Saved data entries

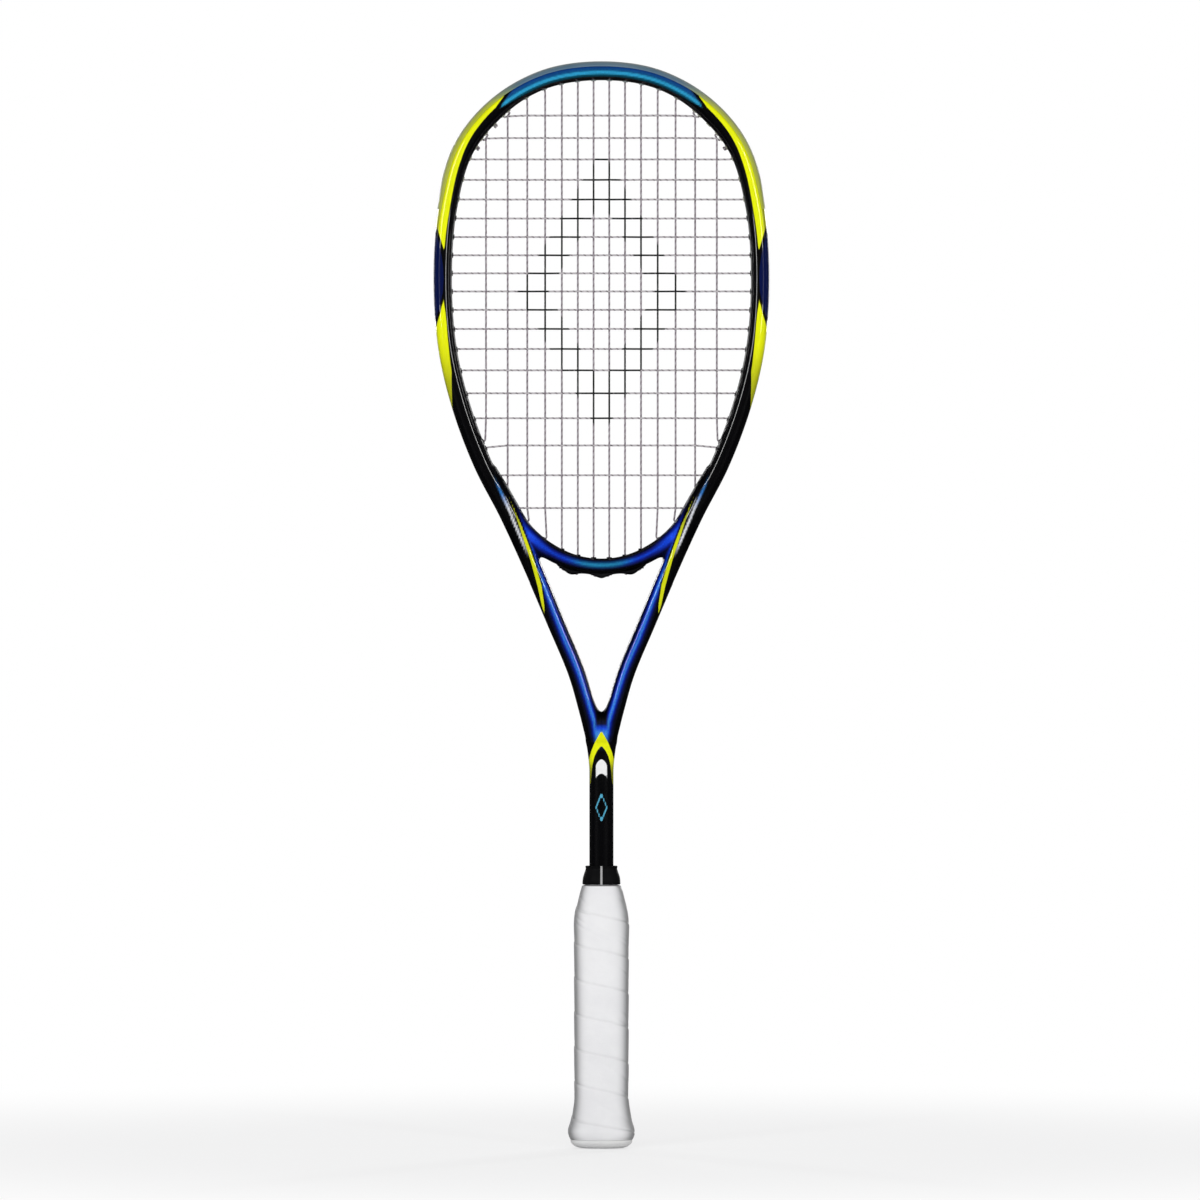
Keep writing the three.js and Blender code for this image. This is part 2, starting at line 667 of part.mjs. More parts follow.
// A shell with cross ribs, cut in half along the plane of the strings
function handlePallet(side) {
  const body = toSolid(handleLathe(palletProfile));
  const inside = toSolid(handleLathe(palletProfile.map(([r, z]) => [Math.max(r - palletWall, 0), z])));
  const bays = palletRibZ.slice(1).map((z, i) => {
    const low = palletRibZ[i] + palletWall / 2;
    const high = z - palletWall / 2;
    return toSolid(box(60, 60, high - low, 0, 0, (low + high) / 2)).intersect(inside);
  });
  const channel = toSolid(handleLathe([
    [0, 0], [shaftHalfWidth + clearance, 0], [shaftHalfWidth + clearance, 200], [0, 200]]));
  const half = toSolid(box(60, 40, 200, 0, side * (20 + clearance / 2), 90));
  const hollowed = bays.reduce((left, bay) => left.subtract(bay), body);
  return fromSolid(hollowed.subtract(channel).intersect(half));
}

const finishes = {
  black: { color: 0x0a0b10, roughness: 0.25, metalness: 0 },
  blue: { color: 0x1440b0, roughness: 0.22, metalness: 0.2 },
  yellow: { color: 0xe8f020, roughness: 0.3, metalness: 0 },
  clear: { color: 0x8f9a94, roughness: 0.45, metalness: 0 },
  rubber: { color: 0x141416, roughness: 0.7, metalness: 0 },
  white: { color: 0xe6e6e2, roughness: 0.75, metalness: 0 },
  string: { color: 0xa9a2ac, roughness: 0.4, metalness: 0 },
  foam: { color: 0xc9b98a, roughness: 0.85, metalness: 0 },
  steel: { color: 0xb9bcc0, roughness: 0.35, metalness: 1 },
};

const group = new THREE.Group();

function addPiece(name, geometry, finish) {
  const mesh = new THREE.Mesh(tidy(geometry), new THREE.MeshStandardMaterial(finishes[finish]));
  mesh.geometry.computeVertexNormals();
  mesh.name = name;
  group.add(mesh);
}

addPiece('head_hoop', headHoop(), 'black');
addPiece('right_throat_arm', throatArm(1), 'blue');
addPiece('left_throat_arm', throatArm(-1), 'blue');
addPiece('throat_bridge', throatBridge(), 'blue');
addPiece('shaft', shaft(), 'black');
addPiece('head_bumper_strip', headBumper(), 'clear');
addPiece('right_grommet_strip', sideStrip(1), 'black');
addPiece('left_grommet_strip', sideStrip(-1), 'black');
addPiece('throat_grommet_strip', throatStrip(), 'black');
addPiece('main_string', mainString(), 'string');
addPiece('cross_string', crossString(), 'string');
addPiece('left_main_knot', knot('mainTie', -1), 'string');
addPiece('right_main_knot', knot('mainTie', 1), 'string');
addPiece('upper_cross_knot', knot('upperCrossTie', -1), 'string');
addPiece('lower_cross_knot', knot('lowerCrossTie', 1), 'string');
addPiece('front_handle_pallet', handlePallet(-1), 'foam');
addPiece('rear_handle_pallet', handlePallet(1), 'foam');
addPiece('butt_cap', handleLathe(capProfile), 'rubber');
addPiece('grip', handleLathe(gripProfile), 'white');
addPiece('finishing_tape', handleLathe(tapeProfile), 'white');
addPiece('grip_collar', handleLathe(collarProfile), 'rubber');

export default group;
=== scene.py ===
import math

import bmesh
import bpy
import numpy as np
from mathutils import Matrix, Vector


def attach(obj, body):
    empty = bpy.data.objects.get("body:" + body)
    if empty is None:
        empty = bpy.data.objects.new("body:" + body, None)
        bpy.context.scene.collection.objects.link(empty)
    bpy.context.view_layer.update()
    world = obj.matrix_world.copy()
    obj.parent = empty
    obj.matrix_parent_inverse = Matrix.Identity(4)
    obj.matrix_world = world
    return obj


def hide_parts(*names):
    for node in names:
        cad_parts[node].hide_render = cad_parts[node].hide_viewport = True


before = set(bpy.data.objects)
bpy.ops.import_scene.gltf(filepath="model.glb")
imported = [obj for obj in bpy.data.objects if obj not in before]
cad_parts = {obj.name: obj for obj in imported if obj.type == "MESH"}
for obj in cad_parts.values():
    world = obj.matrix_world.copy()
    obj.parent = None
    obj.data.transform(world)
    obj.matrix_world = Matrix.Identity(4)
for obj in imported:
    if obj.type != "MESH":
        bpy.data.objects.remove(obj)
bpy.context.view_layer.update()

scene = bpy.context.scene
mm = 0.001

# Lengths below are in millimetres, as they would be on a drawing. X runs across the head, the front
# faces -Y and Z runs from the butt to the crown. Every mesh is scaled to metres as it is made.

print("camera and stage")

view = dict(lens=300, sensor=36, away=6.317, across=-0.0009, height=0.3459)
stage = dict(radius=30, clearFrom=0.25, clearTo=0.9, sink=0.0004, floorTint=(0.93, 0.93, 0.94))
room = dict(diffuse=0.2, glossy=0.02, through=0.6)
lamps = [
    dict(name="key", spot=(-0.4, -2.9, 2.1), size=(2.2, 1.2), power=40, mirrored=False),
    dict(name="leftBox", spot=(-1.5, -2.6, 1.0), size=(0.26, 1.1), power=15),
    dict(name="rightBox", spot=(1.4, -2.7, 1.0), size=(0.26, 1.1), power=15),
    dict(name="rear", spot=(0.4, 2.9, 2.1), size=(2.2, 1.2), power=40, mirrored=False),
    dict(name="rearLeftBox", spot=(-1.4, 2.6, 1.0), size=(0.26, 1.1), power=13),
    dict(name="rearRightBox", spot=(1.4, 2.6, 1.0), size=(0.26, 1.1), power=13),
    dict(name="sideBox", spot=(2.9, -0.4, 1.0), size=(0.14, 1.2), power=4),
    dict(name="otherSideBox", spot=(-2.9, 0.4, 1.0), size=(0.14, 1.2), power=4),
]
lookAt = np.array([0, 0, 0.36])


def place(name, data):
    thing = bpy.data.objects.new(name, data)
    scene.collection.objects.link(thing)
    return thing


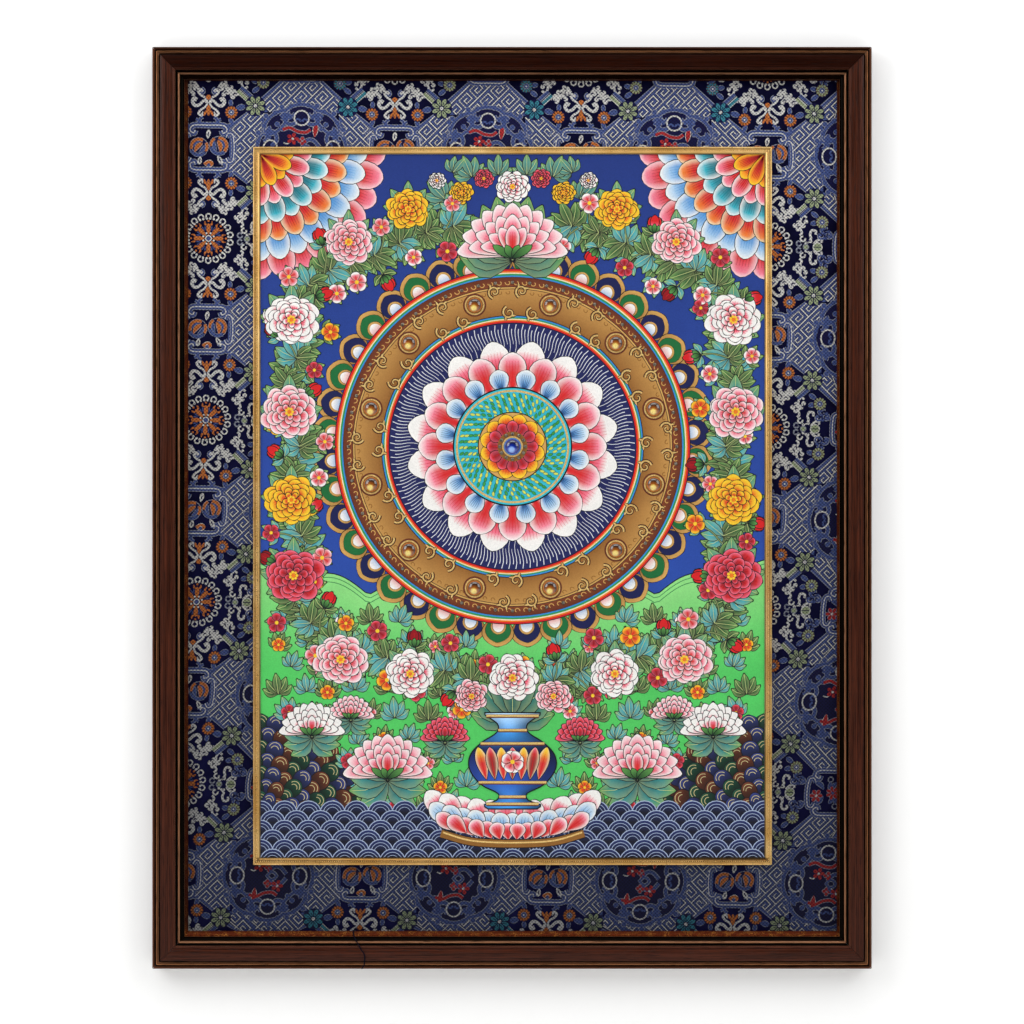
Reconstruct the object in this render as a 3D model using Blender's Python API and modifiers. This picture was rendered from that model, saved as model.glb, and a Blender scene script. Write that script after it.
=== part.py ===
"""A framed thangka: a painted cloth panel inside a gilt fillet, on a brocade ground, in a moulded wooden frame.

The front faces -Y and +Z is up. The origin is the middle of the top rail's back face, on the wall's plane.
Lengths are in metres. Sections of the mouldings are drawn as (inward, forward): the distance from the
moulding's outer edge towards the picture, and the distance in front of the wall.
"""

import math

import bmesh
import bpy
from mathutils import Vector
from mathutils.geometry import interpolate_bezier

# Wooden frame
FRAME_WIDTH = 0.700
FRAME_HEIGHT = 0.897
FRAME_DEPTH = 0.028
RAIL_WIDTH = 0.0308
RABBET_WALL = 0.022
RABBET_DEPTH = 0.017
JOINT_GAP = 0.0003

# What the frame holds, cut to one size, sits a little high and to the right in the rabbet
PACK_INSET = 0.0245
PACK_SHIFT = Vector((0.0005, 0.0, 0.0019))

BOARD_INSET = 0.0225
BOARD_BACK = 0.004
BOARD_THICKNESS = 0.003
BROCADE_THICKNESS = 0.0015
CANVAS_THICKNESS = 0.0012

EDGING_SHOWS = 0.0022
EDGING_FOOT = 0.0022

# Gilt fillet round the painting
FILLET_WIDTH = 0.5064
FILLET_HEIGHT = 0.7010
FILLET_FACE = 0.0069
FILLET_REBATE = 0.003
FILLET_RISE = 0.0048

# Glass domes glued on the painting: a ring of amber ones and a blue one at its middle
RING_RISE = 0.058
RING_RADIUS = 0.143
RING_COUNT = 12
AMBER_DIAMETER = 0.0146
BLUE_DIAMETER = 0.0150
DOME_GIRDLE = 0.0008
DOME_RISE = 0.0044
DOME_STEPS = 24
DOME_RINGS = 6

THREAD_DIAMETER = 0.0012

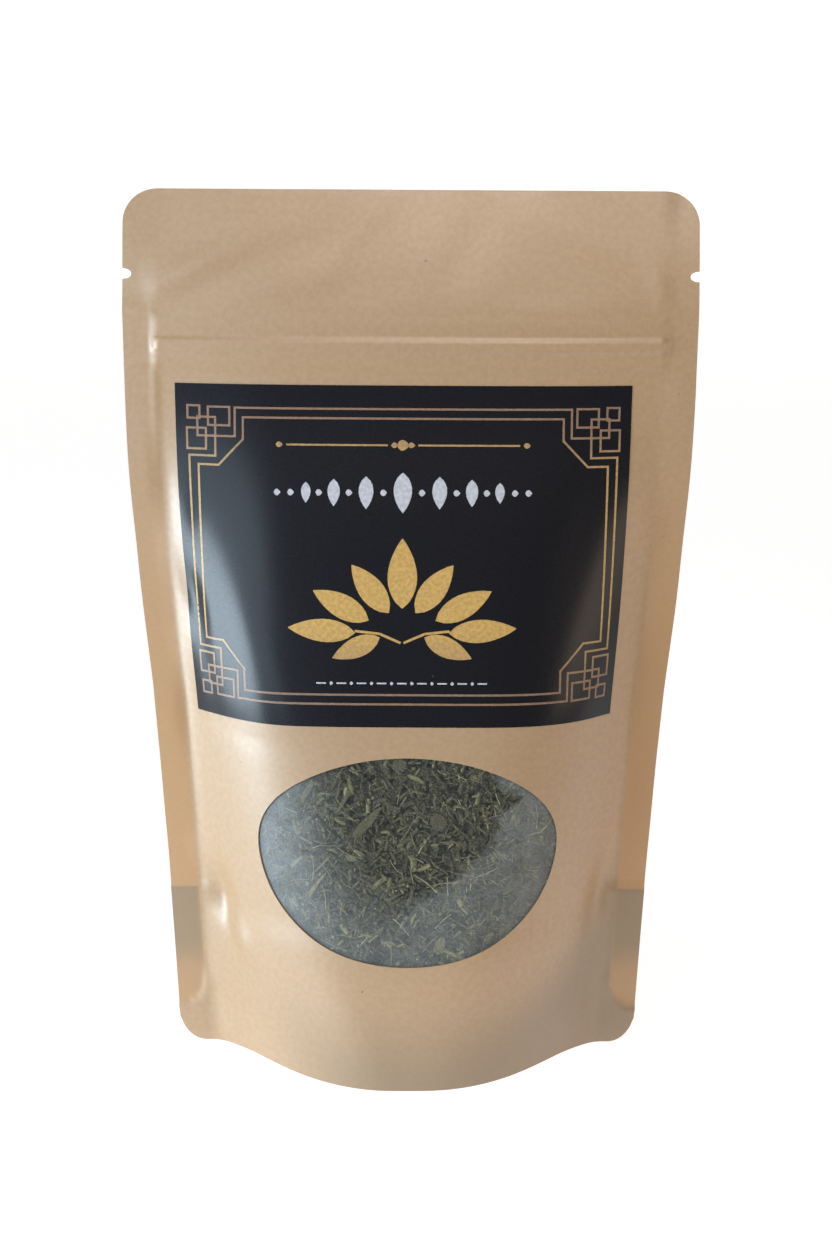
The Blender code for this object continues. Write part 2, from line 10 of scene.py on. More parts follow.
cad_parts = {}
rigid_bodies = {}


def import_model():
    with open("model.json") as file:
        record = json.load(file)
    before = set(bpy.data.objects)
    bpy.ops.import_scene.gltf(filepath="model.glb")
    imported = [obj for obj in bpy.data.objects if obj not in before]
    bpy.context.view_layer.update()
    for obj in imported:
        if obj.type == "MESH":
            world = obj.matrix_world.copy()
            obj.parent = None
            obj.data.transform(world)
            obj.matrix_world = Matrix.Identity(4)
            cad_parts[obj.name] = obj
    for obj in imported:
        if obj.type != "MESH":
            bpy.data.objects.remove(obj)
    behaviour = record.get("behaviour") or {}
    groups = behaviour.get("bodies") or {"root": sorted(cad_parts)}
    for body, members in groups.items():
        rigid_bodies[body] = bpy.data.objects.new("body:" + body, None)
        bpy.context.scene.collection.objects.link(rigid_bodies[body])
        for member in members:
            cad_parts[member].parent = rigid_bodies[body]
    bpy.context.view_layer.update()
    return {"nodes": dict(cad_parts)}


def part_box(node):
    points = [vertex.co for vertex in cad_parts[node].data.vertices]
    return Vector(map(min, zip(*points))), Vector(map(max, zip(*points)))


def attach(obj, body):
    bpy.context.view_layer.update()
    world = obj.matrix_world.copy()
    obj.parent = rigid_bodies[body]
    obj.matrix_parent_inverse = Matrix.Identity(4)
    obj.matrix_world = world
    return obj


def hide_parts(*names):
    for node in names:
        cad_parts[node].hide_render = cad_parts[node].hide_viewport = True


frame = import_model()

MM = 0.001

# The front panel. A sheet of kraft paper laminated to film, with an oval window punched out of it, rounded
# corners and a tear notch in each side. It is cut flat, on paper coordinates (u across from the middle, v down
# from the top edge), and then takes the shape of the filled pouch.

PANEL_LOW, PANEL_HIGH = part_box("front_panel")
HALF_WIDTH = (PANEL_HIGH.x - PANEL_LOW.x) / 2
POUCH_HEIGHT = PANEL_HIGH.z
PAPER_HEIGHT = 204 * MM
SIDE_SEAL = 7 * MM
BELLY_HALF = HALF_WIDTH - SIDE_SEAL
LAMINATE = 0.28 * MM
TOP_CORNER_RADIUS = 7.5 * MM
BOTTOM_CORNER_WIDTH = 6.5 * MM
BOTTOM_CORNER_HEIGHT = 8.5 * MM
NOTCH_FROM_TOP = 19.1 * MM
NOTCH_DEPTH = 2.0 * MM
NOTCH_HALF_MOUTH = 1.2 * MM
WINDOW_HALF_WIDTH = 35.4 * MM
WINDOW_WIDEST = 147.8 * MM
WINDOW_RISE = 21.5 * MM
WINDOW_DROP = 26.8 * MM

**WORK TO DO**
What is the number of lines that hold the string "link"? Give it alone.

**RESULT OF THE TASK**
3